From November onwards, employers who have a UK bank account and UK PAYE schemes are eligible for this new scheme irrespective of whether or not the entity would have previously benefitted from a scheme and irrespective of whether the employers are subject to lockdown restrictions, but shall not apply to publicly funded organisations. Partially publicly funded entities may be eligible if they satisfy a number of further requirements. A financial impact test will be carried out to determine whether entities employing a significant number of persons (mostly 250+), will be eligible for this scheme. The test will highlight whether the turnover is low or is experiencing difficulties due to the pandemic, depending on the effects thereof.

Ambiguity nonetheless abounds with regards to the employee’s working arrangements for the purposes of eligibility. One thing is for sure: employees with any type of employment contract must have been on their employer’s PAYE payroll at least from 6 April 2019 to 23:59 on 23 September 2020. For the purposes of eligibility, employees need to work a minimum of 20% of their normal working hours, whilst working time spent on training experience during working hours also counts to this aim.

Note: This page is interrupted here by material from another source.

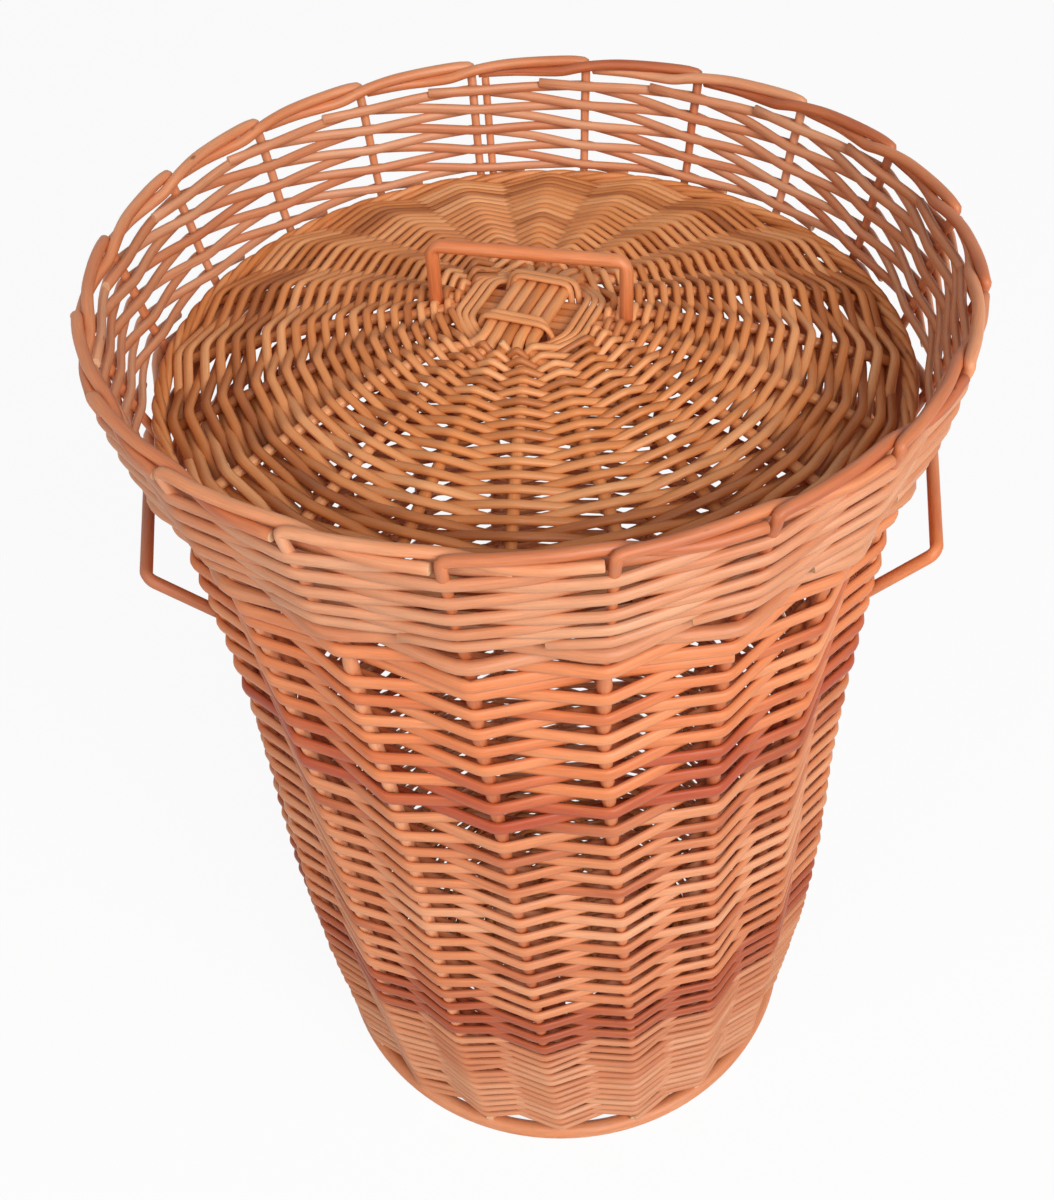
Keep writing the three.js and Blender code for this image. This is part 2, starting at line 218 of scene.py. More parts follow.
@dataclass
class Rod:
    """One willow rod.

    The surface is a function of two parameters, along the path and around it: from each path
    point, half the thickness times the cosine along the facing direction, and half the width
    times the sine across it.
    """

    path: Array
    facing: Array
    thickness: Array | float
    tone: float = 0.5
    width: Array | float | None = None
    loop: bool = False
    end_inset: float = 0.4

    def rings(self, sides: int) -> tuple[Array, Array, Array]:
        """Corners of the rod's skin.

        Args:
            sides: corners of each ring.

        Returns:
            The rings of corners, the length along the rod at each ring, and 1 for each ring that
            bounds a cut end.
        """
        count = len(self.path)
        thick = np.broadcast_to(np.asarray(self.thickness, float), count)
        wide = thick if self.width is None else np.broadcast_to(np.asarray(self.width, float), count)
        path, facing = self.path, np.broadcast_to(self.facing, self.path.shape)
        cut = np.zeros(count)
        if not self.loop:
            inset = self.end_inset
            first = path[0] - unit(path[1] - path[0]) * inset
            last = path[-1] + unit(path[-1] - path[-2]) * inset
            path = np.vstack([first, path, last])
            facing = np.vstack([facing[:1], facing, facing[-1:]])
            thick = np.concatenate([thick[:1] - 2 * inset, thick, thick[-1:] - 2 * inset])
            wide = np.concatenate([wide[:1] - 2 * inset, wide, wide[-1:] - 2 * inset])
            cut = np.concatenate([[1], cut, [1]])
        if self.loop:
            tangent = unit(np.roll(path, -1, axis=0) - np.roll(path, 1, axis=0))
        else:
            tangent = unit(np.gradient(path, axis=0))
        face = unit(facing - (facing * tangent).sum(1, keepdims=True) * tangent)
        across = np.cross(tangent, face)
        angle = np.pi + 2 * np.pi * np.arange(sides) / sides
        rings = (path[:, None] + face[:, None] * (thick[:, None] / 2 * np.cos(angle))[..., None]
                 + across[:, None] * (wide[:, None] / 2 * np.sin(angle))[..., None])
        steps = np.linalg.norm(np.diff(path, axis=0), axis=1)
        return rings, np.concatenate([[0], np.cumsum(steps)]), cut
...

How will payments be made?

  • Employees must get paid 2/3 of their usual wage for every unworked hour, which will amount to an average of 73% of one’s regular full wages
  • Employers must pay at least 5% of such unworked hours up to a £125 capping per month (or more if they so wish) and the government will pay 61.67% at a capping of £1,541.75 monthly
  • Employers must pay the NICs and enrolment pension contributions in full

This scheme applies to those employees who have not been already made redundant or else been given the notice of redundancy during the applicable period of the scheme. It will also apply to employers who want to benefit from this scheme as well as the Job Retention Bonus to keep workers who have been rendered redundant on their payroll until the beginning of February 2021.